F*ing OSHA. They messed up ladder jacsk too.


----------



## vermontpainter (Dec 24, 2007)

I guess one method that hasnt been considered so far would be to screw a 2x4 into the floor across the feet of the ladder (on the side of the feet that is away from the wall you are working on, of course). Then, when done, pull the screws and fill the holes. :no:

Foyers have always been challening but I had no idea what a circus they might really be. Is it really that difficult to have a helper footing for the day? Maybe so. 

Bottom line is that some projects are better suited to a 2 man approach, and not great for solo flight.


----------



## MAK-Deco (Apr 17, 2007)

All tho I am most comfortable with a footer most of the time if I had to do something quick with the ladder in the foyer on slippery floors I have used the pivot tool wedged under the bottom rung and it work fine. I have also used a cheap rug that has the rubber backing which grips nicely to the floor... Also make sure the ladder is not too much on a angle helps with distributing the weight straight down and not out..

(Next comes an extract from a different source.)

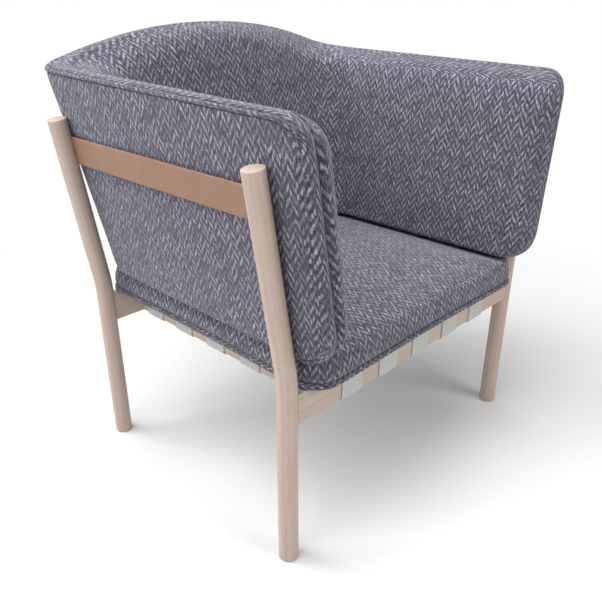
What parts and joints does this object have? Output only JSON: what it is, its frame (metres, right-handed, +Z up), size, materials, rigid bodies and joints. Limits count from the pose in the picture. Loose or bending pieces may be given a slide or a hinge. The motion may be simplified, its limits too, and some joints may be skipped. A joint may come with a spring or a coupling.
{
  "type": "easy chair",
  "caption": "Upholstered easy chair: a U-shaped padded shell of arms and back on a round-legged wooden frame with webbing and a loose seat cushion.",
  "frame": {"origin": "on the floor, under the middle of the chair's bounding box", "axes": "+Z up, the sitter faces -Y, +X to the sitter's left"},
  "size_m": [0.7692, 0.6344, 0.8008],
  "materials": {
    "beech": "pale soaped beech, straight fine grain, satin",
    "tenon_wood": "unfinished beech",
    "plywood": "unfinished moulded plywood",
    "webbing": "pale grey woven webbing",
    "leather": "natural tan vegetable-tanned leather, matte",
    "wool": "grey herringbone wool upholstery",
    "piping": "piping covered in the same wool, cut on the bias",
    "steel": "zinc-plated steel",
    "glide": "pale nylon"
  },
  "bodies": {
    "root": {"shell_stud_front_left": "steel", "strap_screw_front_left_1": "steel", "strap_screw_front_left_2": "steel", "leg_front_left": "beech", "glide_front_left": "glide", "tenon_leg_front_left": "tenon_wood", "tenon_side_front_left": "tenon_wood", "shell_stud_rear_left": "steel", "strap_screw_rear_left_1": "steel", "strap_screw_rear_left_2": "steel", "leg_rear_left": "beech", "glide_rear_left": "glide", "tenon_leg_rear_left": "tenon_wood", "tenon_side_rear_left": "tenon_wood", "arm_strap_left": "leather", "rail_left": "beech", "shell_stud_front_right": "steel", "strap_screw_front_right_1": "steel", "strap_screw_front_right_2": "steel", "leg_front_right": "beech", "glide_front_right": "glide", "tenon_leg_front_right": "tenon_wood", "tenon_side_front_right": "tenon_wood", "shell_stud_rear_right": "steel", "strap_screw_rear_right_1": "steel", "strap_screw_rear_right_2": "steel", "leg_rear_right": "beech", "glide_rear_right": "glide", "tenon_leg_rear_right": "tenon_wood", "tenon_side_rear_right": "tenon_wood", "arm_strap_right": "leather", "rail_right": "beech", "rail_front": "beech", "rail_rear": "beech", "webbing_long_1": "webbing", "webbing_long_2": "webbing", "webbing_long_3": "webbing", "webbing_long_4": "webbing", "webbing_long_5": "webbing", "webbing_cross_1": "webbing", "webbing_cross_2": "webbing", "webbing_cross_3": "webbing", "webbing_cross_4": "webbing", "webbing_cross_5": "webbing", "seat_cushion": "wool", "cushion_welt": "piping", "shell_outer_pad": "wool", "shell_core": "plywood", "shell_inner_pad": "wool", "shell_outer_welt": "piping", "shell_inner_welt": "piping"}
  },
  "joints": []
}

Good luck.. and pay up your disability


----------



## Roadog (Apr 18, 2007)

I use staging. And being mostly one man show, I can safely build it up myself.
Nice thing with these is one level can roll through door openings (use to do a lot of old houses with 12 ft ceilings) and it saves your feet from ladder burn! I have one more level....can get pretty high. Well worth the investment.


----------



## Dave Mac (May 4, 2007)

Hopefully you will get a someone to foot the ladder, if not use some type of rubber matt on the bottom of the ladder, like the backing for carpet, also see if you can secure the bottom of the ladder, like run a steb ladder on the floor againtst it, securing the step ladder. be carefull not to scratch the floors. 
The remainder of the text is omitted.